**Short problem:** List each line of the data that holds the string "this", please.

[Entries with parts and joints]
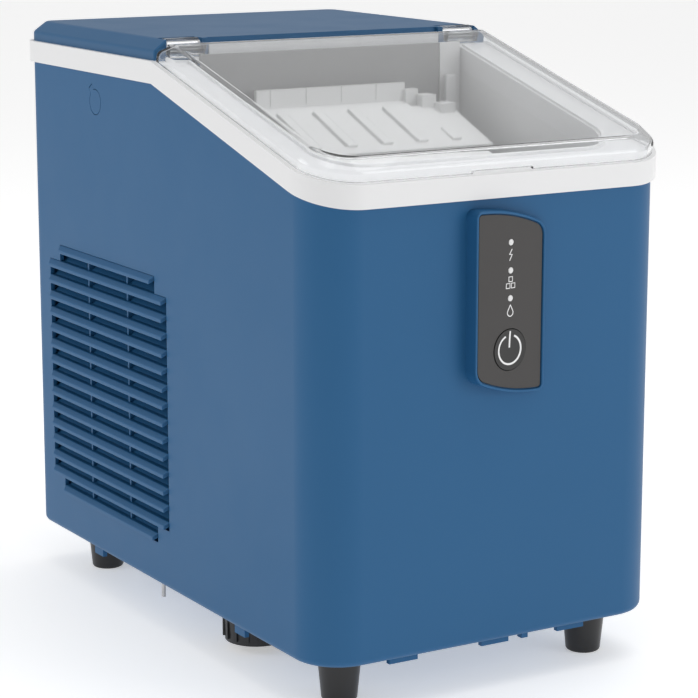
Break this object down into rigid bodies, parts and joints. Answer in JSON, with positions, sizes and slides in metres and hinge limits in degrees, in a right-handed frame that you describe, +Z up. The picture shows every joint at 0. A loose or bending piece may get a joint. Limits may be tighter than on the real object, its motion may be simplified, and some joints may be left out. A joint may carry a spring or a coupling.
{
  "type": "countertop ice maker",
  "caption": "Countertop ice maker with a moulded shell, sloping clear lid over an ice bin, side louvres, front control panel and four feet.",
  "frame": {"origin": "on the table under the middle of the object, at the feet's soles", "axes": "+Z up, -Y out of the front with the control panel, +X to the right seen from the front"},
  "size_m": [0.216, 0.3568, 0.3266],
  "materials": {
    "blue_shell": "satin",
    "white_trim": "satin",
    "clear_lid": "clear polished",
    "white_liner": "satin",
    "basket": "satin",
    "foam": "matte",
    "grey_curtain": "satin",
    "plated_metal": "plated",
    "aluminium_fin": "mill",
    "dark_overlay": "satin",
    "dark_button": "satin",
    "lens": "frosted",
    "circuit_board": "lacquered",
    "rubber_feet": "matte",
    "black_plastic": "satin",
    "screw_steel": "zinc plated",
    "motor_case": "satin",
    "compressor_black": "satin black",
    "copper": "drawn copper",
    "hose": "satin",
    "impeller": "satin"
  },
  "bodies": {
    "root": {"outer_shell": "blue_shell", "side_grille_left": "blue_shell", "side_grille_right": "blue_shell", "rear_panel": "blue_shell", "rear_panel_screws": "screw_steel", "base_pan": "blue_shell", "foot_front_left": "rubber_feet", "foot_front_right": "rubber_feet", "foot_rear_left": "rubber_feet", "foot_rear_right": "rubber_feet", "foot_screws": "screw_steel", "trim_frame": "white_trim", "top_deck": "blue_shell", "service_plug": "blue_shell", "cord_gland": "black_plastic", "lid_hinge_pins": "screw_steel", "panel_plinth": "blue_shell", "panel_overlay": "dark_overlay", "indicator_lenses": "lens", "control_board": "circuit_board", "bin_liner": "white_liner", "bin_insulation": "foam", "evaporator_curtain": "grey_curtain", "evaporator": "plated_metal", "tray_bearing_bracket": "white_liner", "tray_gearmotor": "motor_case", "mechanism_cover": "white_liner", "shovel_rails": "white_liner", "water_pump": "black_plastic", "fill_hose": "hose", "pump_hose": "hose", "float_stem": "white_liner", "drain_spout": "white_liner", "compressor": "compressor_black", "compressor_grommets": "rubber_feet", "compressor_bolts": "screw_steel", "condenser": "aluminium_fin", "fan_frame": "black_plastic", "fan_motor": "motor_case", "suction_pipe": "copper", "discharge_pipe": "copper", "filter_drier": "copper", "gas_valve": "plated_metal", "power_board": "circuit_board", "earth_stud": "screw_steel"},
    "lid": {"lid": "clear_lid"},
    "power_button": {"power_button": "dark_button"},
    "water_tray": {"water_tray": "white_liner"},
    "ice_shovel": {"ice_shovel": "white_liner"},
    "ice_basket": {"ice_basket": "basket"},
    "drain_cap": {"drain_cap": "black_plastic"},
    "fan_rotor": {"fan_rotor": "black_plastic"},
    "pump_impeller": {"pump_impeller": "impeller"},
    "water_float": {"water_float": "impeller"},
    "ice_full_lever": {"ice_full_lever": "white_liner"}
  },
  "joints": [
    {"name": "lid_hinge", "type": "hinge", "parent": "root", "child": "lid", "pos_m": [0, 0.008, 0.322], "axis": [-1, 0, 0], "range_deg": [0, 105]},
    {"name": "power_button_press", "type": "slide", "parent": "root", "child": "power_button", "axis": [-0.1306, 0.9914, 0], "range_m": [0, 0.0012], "stiffness_N_per_m": 400},
    {"name": "tray_tilt", "type": "hinge", "parent": "root", "child": "water_tray", "pos_m": [0, 0.038, 0.278], "axis": [1, 0, 0], "range_deg": [0, 90]},
    {"name": "shovel_slide", "type": "slide", "parent": "root", "child": "ice_shovel", "axis": [0, -1, 0], "range_m": [0, 0.024]},
    {"name": "basket_lift", "type": "slide", "parent": "root", "child": "ice_basket", "axis": [0, 0, 1], "range_m": [0, 0.018]},
    {"name": "drain_cap_turn", "type": "hinge", "parent": "root", "child": "drain_cap", "pos_m": [-0.073, -0.046, 0.014], "axis": [0, 0, -1], "range_deg": [0, 360]},
    {"name": "fan_spin", "type": "hinge", "parent": "root", "child": "fan_rotor", "pos_m": [-0.088, 0.068, 0.1261], "axis": [1, 0, 0], "continuous": true},
    {"name": "impeller_spin", "type": "hinge", "parent": "root", "child": "pump_impeller", "pos_m": [-0.053, 0.03, 0.05], "axis": [0, 1, 0], "continuous": true},
    {"name": "float_rise", "type": "slide", "parent": "root", "child": "water_float", "axis": [0, 0, 1], "range_m": [0, 0.014]},
    {"name": "ice_full_swing", "type": "hinge", "parent": "root", "child": "ice_full_lever", "pos_m": [0.073, -0.008, 0.286], "axis": [0, -1, 0], "range_deg": [0, 15]}
  ],
  "couplings": [
    {"joint": "shovel_slide", "follows": "tray_tilt", "m_per_rad": 0.0152}
  ]
}
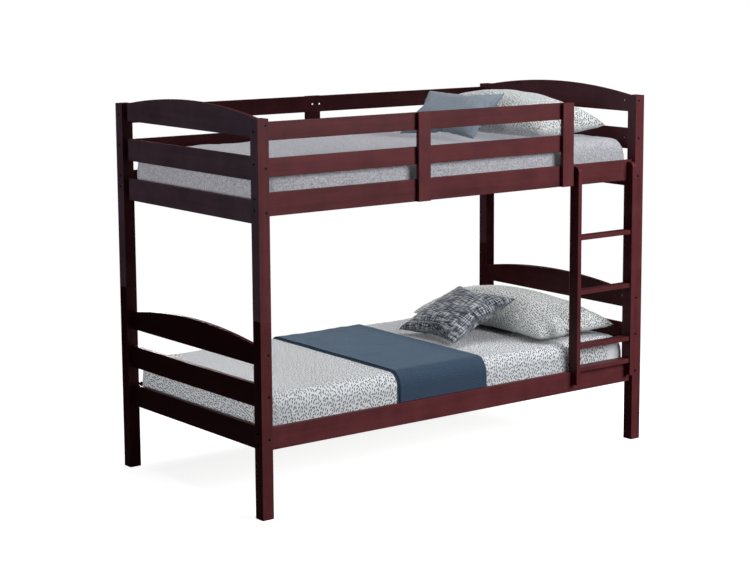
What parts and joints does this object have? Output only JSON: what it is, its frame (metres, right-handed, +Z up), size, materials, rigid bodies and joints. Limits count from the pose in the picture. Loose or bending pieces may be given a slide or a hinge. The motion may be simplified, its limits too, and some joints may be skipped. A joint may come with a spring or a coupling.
{
  "type": "bunk bed with ladder",
  "caption": "Twin-over-twin wooden bunk bed with arched end panels, guard rails on the upper bunk, an upright front ladder at the head end and dressed mattresses.",
  "frame": {"origin": "on the floor, in the middle of the footprint of the whole object, ladder included", "axes": "+X along the bed from the foot end to the head end, where the ladder is; -Y to the front; +Z up"},
  "size_m": [2.019, 1.072, 1.5759],
  "materials": {
    "cherry_wood": "dark cherry stain under satin lacquer",
    "slat_wood": "plain sawn pine",
    "black_steel": "black oxide",
    "zinc_steel": "bright zinc",
    "mattress_ticking": "off-white knitted ticking",
    "grey_sheet": "heathered grey jersey",
    "sprig_sheet": "pale cotton printed with small sprigs",
    "sprig_pillowcase": "pale cotton printed with small dashes",
    "blue_grey_linen": "slubby linen",
    "streaked_weave": "coarse streaked weave",
    "navy_throw": "soft ribbed knit"
  },
  "bodies": {
    "lower_bunk": {"lower_barrel_nuts": "zinc_steel", "lower_bolts": "black_steel", "lower_foot_arch_panel": "cherry_wood", "lower_foot_bottom_rail": "cherry_wood", "lower_foot_middle_rail": "cherry_wood", "lower_head_arch_panel": "cherry_wood", "lower_head_bottom_rail": "cherry_wood", "lower_head_middle_rail": "cherry_wood", "lower_post_front_foot": "cherry_wood", "lower_post_front_head": "cherry_wood", "lower_post_rear_foot": "cherry_wood", "lower_post_rear_head": "cherry_wood", "lower_side_rail_front": "cherry_wood", "lower_side_rail_rear": "cherry_wood", "lower_slat_cleats": "slat_wood", "lower_slat_screws": "zinc_steel", "lower_slats": "slat_wood", "stacking_pins": "zinc_steel"},
    "upper_bunk": {"front_guard_board_foot": "cherry_wood", "front_guard_board_head": "cherry_wood", "front_guard_middle_rail": "cherry_wood", "front_guard_top_rail": "cherry_wood", "guard_and_ladder_screws": "zinc_steel", "rear_guard_board": "cherry_wood", "rear_guard_middle_rail": "cherry_wood", "rear_guard_top_rail": "cherry_wood", "upper_barrel_nuts": "zinc_steel", "upper_bolts": "black_steel", "upper_foot_arch_panel": "cherry_wood", "upper_foot_bottom_rail": "cherry_wood", "upper_foot_middle_rail": "cherry_wood", "upper_head_arch_panel": "cherry_wood", "upper_head_bottom_rail": "cherry_wood", "upper_head_middle_rail": "cherry_wood", "upper_post_front_foot": "cherry_wood", "upper_post_front_head": "cherry_wood", "upper_post_rear_foot": "cherry_wood", "upper_post_rear_head": "cherry_wood", "upper_side_rail_front": "cherry_wood", "upper_side_rail_rear": "cherry_wood", "upper_slat_cleats": "slat_wood", "upper_slat_screws": "zinc_steel", "upper_slats": "slat_wood"},
    "ladder": {"ladder_rung_1": "cherry_wood", "ladder_rung_2": "cherry_wood", "ladder_rung_3": "cherry_wood", "ladder_rung_4": "cherry_wood", "ladder_rung_screws": "black_steel", "ladder_stile_inner": "cherry_wood", "ladder_stile_outer": "cherry_wood"},
    "upper_mattress": {"upper_fitted_sheet": "grey_sheet", "upper_mattress": "mattress_ticking"},
    "upper_pillow": {"upper_pillow": "sprig_pillowcase"},
    "upper_cushion": {"upper_cushion": "blue_grey_linen"},
    "lower_mattress": {"lower_fitted_sheet": "sprig_sheet", "lower_mattress": "mattress_ticking"},
    "lower_pillow": {"lower_pillow": "sprig_pillowcase"},
    "lower_cushion": {"lower_cushion": "streaked_weave"},
    "throw_blanket": {"throw_blanket": "navy_throw"}
  },
  "joints": [
    {"name": "upper_bunk_lift", "type": "slide", "parent": "lower_bunk", "child": "upper_bunk", "axis": [0, 0, 1], "range_m": [0, 0.3]},
    {"name": "ladder_removal", "type": "slide", "parent": "upper_bunk", "child": "ladder", "axis": [0, -1, 0], "range_m": [0, 0.4]},
    {"name": "upper_mattress_lift", "type": "slide", "parent": "upper_bunk", "child": "upper_mattress", "axis": [0, 0, 1], "range_m": [0, 0.3]},
    {"name": "upper_pillow_lift", "type": "slide", "parent": "upper_mattress", "child": "upper_pillow", "axis": [0, 0, 1], "range_m": [0, 0.2]},
    {"name": "upper_cushion_lift", "type": "slide", "parent": "upper_pillow", "child": "upper_cushion", "axis": [0, 0, 1], "range_m": [0, 0.2]},
    {"name": "lower_mattress_lift", "type": "slide", "parent": "lower_bunk", "child": "lower_mattress", "axis": [0, 0, 1], "range_m": [0, 0.15]},
    {"name": "lower_pillow_lift", "type": "slide", "parent": "lower_mattress", "child": "lower_pillow", "axis": [0, 0, 1], "range_m": [0, 0.15]},
    {"name": "lower_cushion_lift", "type": "slide", "parent": "lower_pillow", "child": "lower_cushion", "axis": [0, 0, 1], "range_m": [0, 0.12]},
    {"name": "throw_lift", "type": "slide", "parent": "lower_mattress", "child": "throw_blanket", "axis": [0, 0, 1], "range_m": [0, 0.15]}
  ]
}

**Output of the exercise:**
Break this object down into rigid bodies, parts and joints. Answer in JSON, with positions, sizes and slides in metres and hinge limits in degrees, in a right-handed frame that you describe, +Z up. The picture shows every joint at 0. A loose or bending piece may get a joint. Limits may be tighter than on the real object, its motion may be simplified, and some joints may be left out. A joint may carry a spring or a coupling.
What parts and joints does this object have? Output only JSON: what it is, its frame (metres, right-handed, +Z up), size, materials, rigid bodies and joints. Limits count from the pose in the picture. Loose or bending pieces may be given a slide or a hinge. The motion may be simplified, its limits too, and some joints may be skipped. A joint may come with a spring or a coupling.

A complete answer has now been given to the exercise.